助三郎とお銀が救った角兵衛獅子姉弟は、母親を訊ねて越後・新発田へ向かう途中。一方、新発田城下で黄門さまが助けたのは、料理旅籠の娘。そこの女主人こそ姉弟が捜し求める母親だが、女主人は母である事を認めようとしない。義理と人情の板ばさみに苦しむ女主人の胸の裡を知った黄門さま、つけ入る悪を退け、親子の名乗りを上げさせる。
越後長岡への道で知り合った旅人。お銀にひと目惚れのせいか、気前のいい事。城下に住む母の許へ帰ったが、母は既に病死。ヤケのヤンパチ、その悔しさは私腹を肥やして領民を泣かせる悪家老に向けられて『世直し天狗』と名乗って義賊を気取った旅人を諭し、悪家老の屋敷に乗り込んで千両箱を盗み出す、本物の世直し騒動。
越後路の難所・親不知で、足を痛めて一行から遅れた香織が山賊に攫われた。信州へ送る塩を横取りする山賊一味を追う土地の目明し。必死に香織の行方を追う格之進。山賊の本拠地に潜り込んだお銀と又平も化けの皮が剥がれて危機一髪。仕掛けられた罠に自ら飛び込んでゆく黄門さま達が、全力を挙げて戦う糸魚川の大激戦!
<第96話>
越前加賀の国で名高い九谷焼の窯元を訪ねた一行。名人の息子兄弟が献上の作品で父の跡を継ぐ為の腕比べの最中。
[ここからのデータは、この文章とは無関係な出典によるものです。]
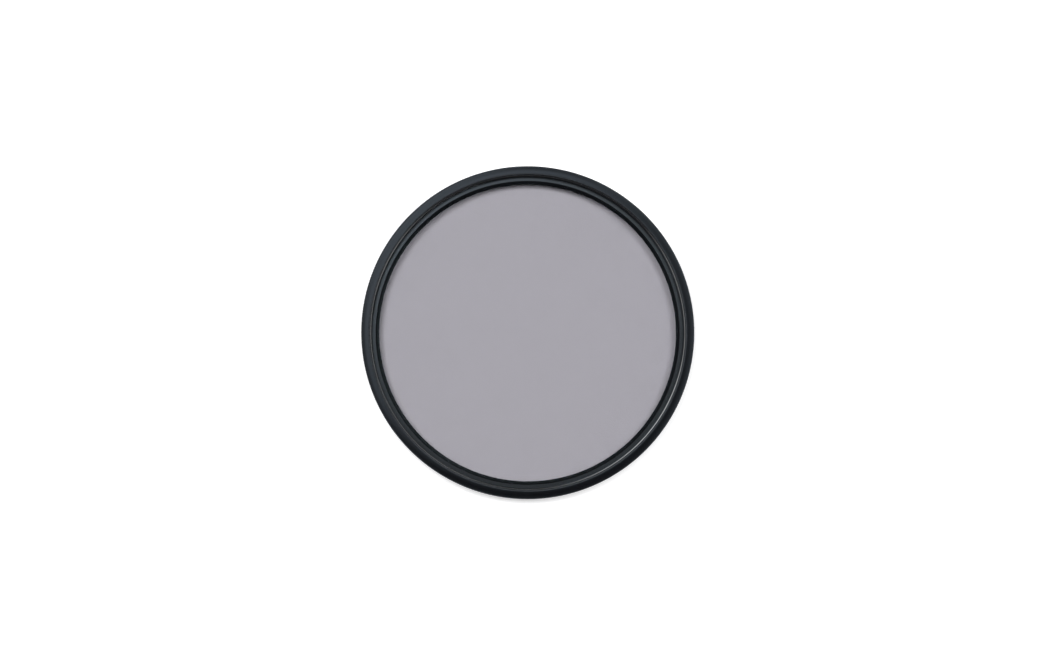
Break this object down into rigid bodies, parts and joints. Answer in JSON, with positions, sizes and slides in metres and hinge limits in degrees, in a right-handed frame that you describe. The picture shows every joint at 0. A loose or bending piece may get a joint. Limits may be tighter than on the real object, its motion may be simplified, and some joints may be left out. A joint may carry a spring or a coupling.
{
  "type": "circular polarizing filter",
  "caption": "Round screw-in camera filter: grey polarizing glass in a fluted front ring that turns on a threaded rear mount ring.",
  "frame": {"origin": "on the optical axis, at the rear end of the male thread, which is the face the filter stands on", "axes": "+Z along the optical axis, from the lens side to the front"},
  "size_m": [0.0816, 0.0816, 0.0097],
  "materials": {
    "front_anodised": "satin",
    "mount_anodised": "satin",
    "keeper_anodised": "matte",
    "spring_wire": "satin",
    "coated_glass": "gloss",
    "grey_foil": "gloss",
    "clear_foil": "gloss"
  },
  "bodies": {
    "mount": {"mount_ring": "mount_anodised", "snap_ring": "spring_wire"},
    "rotor": {"front_ring": "front_anodised", "front_glass": "coated_glass", "polarizing_foil": "grey_foil", "quarter_wave_foil": "clear_foil", "rear_glass": "coated_glass", "retaining_ring": "keeper_anodised"}
  },
  "joints": [
    {"name": "front_ring_turn", "type": "hinge", "parent": "mount", "child": "rotor", "pos_m": [0, 0, 0.0049], "axis": [0, 0, 1], "continuous": true}
  ]
}
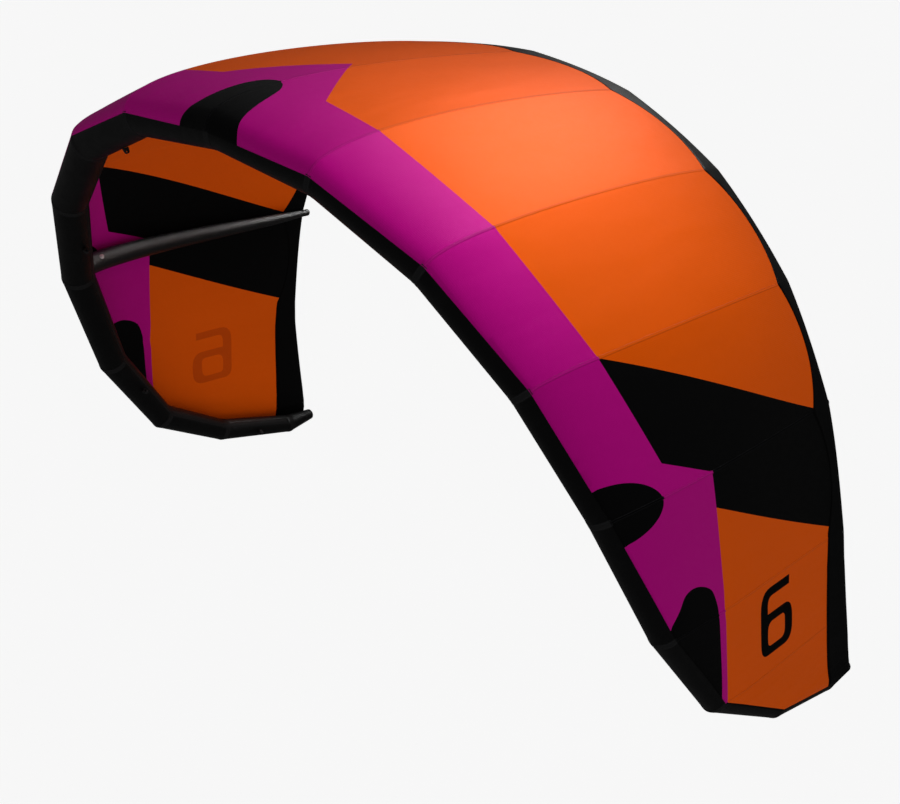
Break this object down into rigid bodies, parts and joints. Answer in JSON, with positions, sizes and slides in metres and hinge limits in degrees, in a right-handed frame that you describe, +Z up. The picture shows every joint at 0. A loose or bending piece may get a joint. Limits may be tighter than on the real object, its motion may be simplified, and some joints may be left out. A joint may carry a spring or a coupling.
{
  "type": "kitesurf kite",
  "caption": "Kitesurf kite: arched canopy on an inflatable leading-edge tube and inflatable struts, swept wing tips, valves with opening lid and plugs",
  "frame": {"origin": "centre of the leading-edge tube on the symmetry plane", "axes": "+X along the span to one wing tip, +Y back along the chord to the trailing edge, +Z up, out of the arch"},
  "size_m": [2.853, 1.4815, 1.9623],
  "materials": {
    "canopy_cloth": "ripstop weave, slight sheen",
    "canopy_magenta": "ripstop weave, slight sheen",
    "canopy_black": "ripstop weave, slight sheen",
    "hem_cloth": "dense sailcloth, matte",
    "tube_cloth": "dense sailcloth, satin",
    "strut_cloth": "dense sailcloth, satin",
    "strut_cap": "moulded, satin",
    "bladder_film": "thin film",
    "valve_white": "moulded, glossy",
    "valve_grey": "moulded, satin",
    "webbing": "flat woven webbing"
  },
  "bodies": {
    "root": {"leading_edge_right_1": "tube_cloth", "leading_edge_right_2": "tube_cloth", "leading_edge_right_3": "tube_cloth", "leading_edge_right_4": "tube_cloth", "leading_edge_right_5": "tube_cloth", "leading_edge_right_6": "tube_cloth", "leading_edge_right_7": "tube_cloth", "leading_edge_right_8": "tube_cloth", "leading_edge_right_9": "tube_cloth", "leading_edge_left_1": "tube_cloth", "leading_edge_left_2": "tube_cloth", "leading_edge_left_3": "tube_cloth", "leading_edge_left_4": "tube_cloth", "leading_edge_left_5": "tube_cloth", "leading_edge_left_6": "tube_cloth", "leading_edge_left_7": "tube_cloth", "leading_edge_left_8": "tube_cloth", "leading_edge_left_9": "tube_cloth", "leading_edge_bladder": "bladder_film", "tip_cap_right": "tube_cloth", "tip_cap_left": "tube_cloth", "strut_sleeve_centre": "strut_cloth", "strut_bladder_centre": "bladder_film", "strut_cap_centre": "strut_cap", "strut_sleeve_right": "strut_cloth", "strut_bladder_right": "bladder_film", "strut_cap_right": "strut_cap", "strut_sleeve_left": "strut_cloth", "strut_bladder_left": "bladder_film", "strut_cap_left": "strut_cap", "canopy_panel_right_1": "canopy_cloth", "canopy_panel_right_2": "canopy_cloth", "canopy_panel_right_3": "canopy_cloth", "canopy_panel_right_4": "canopy_cloth", "canopy_panel_right_5": "canopy_cloth", "canopy_panel_right_6": "canopy_cloth", "canopy_tip_right": "canopy_cloth", "trailing_edge_band_right": "hem_cloth", "canopy_panel_left_1": "canopy_cloth", "canopy_panel_left_2": "canopy_cloth", "canopy_panel_left_3": "canopy_cloth", "canopy_panel_left_4": "canopy_cloth", "canopy_panel_left_5": "canopy_cloth", "canopy_panel_left_6": "canopy_cloth", "canopy_tip_left": "canopy_cloth", "trailing_edge_band_left": "hem_cloth", "inflation_valve_body": "valve_grey", "deflation_valve_body": "valve_grey", "strut_valve_body_centre": "valve_white", "strut_valve_body_right": "valve_white", "strut_valve_body_left": "valve_white", "line_tabs_right": "webbing", "line_tabs_left": "webbing", "centre_strut_handle": "webbing"},
    "inflation_lid": {"inflation_valve_lid": "valve_grey"},
    "deflation_plug": {"deflation_valve_plug": "valve_grey"},
    "strut_plug_centre": {"strut_valve_plug_centre": "valve_white"},
    "strut_plug_right": {"strut_valve_plug_right": "valve_white"},
    "strut_plug_left": {"strut_valve_plug_left": "valve_white"}
  },
  "joints": [
    {"name": "inflation_lid_hinge", "type": "hinge", "parent": "root", "child": "inflation_lid", "pos_m": [0.22352, 0.09375, -0.04468], "axis": [0.9917, 0.0416, -0.1217], "range_deg": [0, 110]},
    {"name": "deflation_plug_pull", "type": "slide", "parent": "root", "child": "deflation_plug", "axis": [0.0888, 0.9059, -0.4141], "range_m": [0, 0.012]},
    {"name": "strut_plug_centre_pull", "type": "slide", "parent": "root", "child": "strut_plug_centre", "axis": [0.6428, 0.0597, -0.7637], "range_m": [0, 0.006]},
    {"name": "strut_plug_right_pull", "type": "slide", "parent": "root", "child": "strut_plug_right", "axis": [-0.7341, 0.0268, 0.6785], "range_m": [0, 0.006]},
    {"name": "strut_plug_left_pull", "type": "slide", "parent": "root", "child": "strut_plug_left", "axis": [0.7341, 0.0268, 0.6785], "range_m": [0, 0.006]}
  ]
}
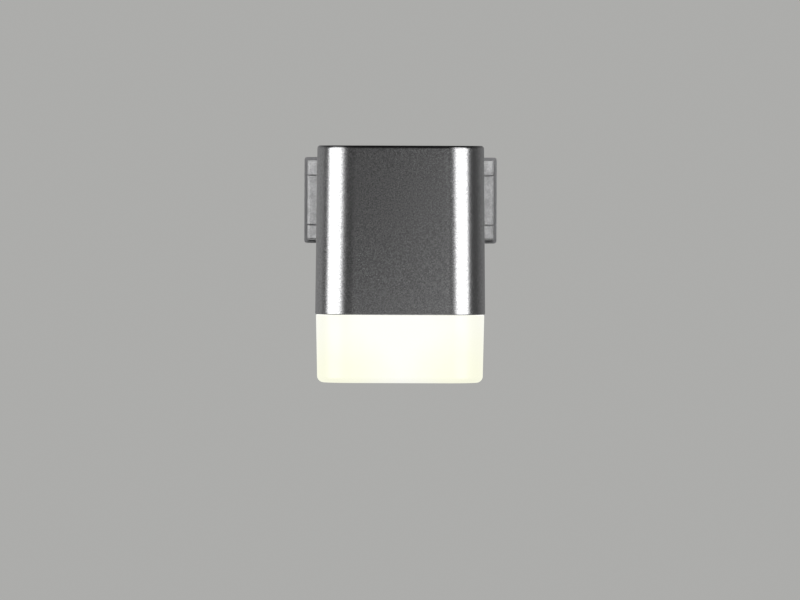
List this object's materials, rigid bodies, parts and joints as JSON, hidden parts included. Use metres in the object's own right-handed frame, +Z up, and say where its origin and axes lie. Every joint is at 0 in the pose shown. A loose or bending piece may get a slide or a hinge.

だが弟は何故か芸者にうつつを抜かして気もそぞろ。その芸者に横恋慕する陶物問屋が家老と結ぶ悪企み。血が繋がらないにも拘らず、兄弟の清い本心を知った黄門さま、悪人を退治して九谷焼の誉れを更に高める活躍。
<第97話>
旅の途中で知り合った女旅役者一座と加賀百万石の城下町・金沢へと入った黄門さま一行。だが町は火の消えたようなありさま。名産加賀友禅の売買が差し止められた為だ。差し止めを命じた奉行と陰で友禅の一手製造販売を目論む悪徳商人の企みを感じた黄門さま、一計を案じ、一座を利用しての大芝居を書き下す。ご存知漫遊大狂言の幕が開く。
越前福井へ向かう途中、助三郎が助けた赤ん坊を連れた女。聞けば店の手代と駆け落ちした和紙問屋のひとり娘だという。黄門さまがお銀とともに赤ん坊を実家に届けに行ったが、ケンもホロロの扱いどころか、既にもうひとりの赤ん坊がいた。果たしてどちらが本物か。裏で藩専売の和紙横流しを企む悪者一味を退治して、黄門さまの子守唄。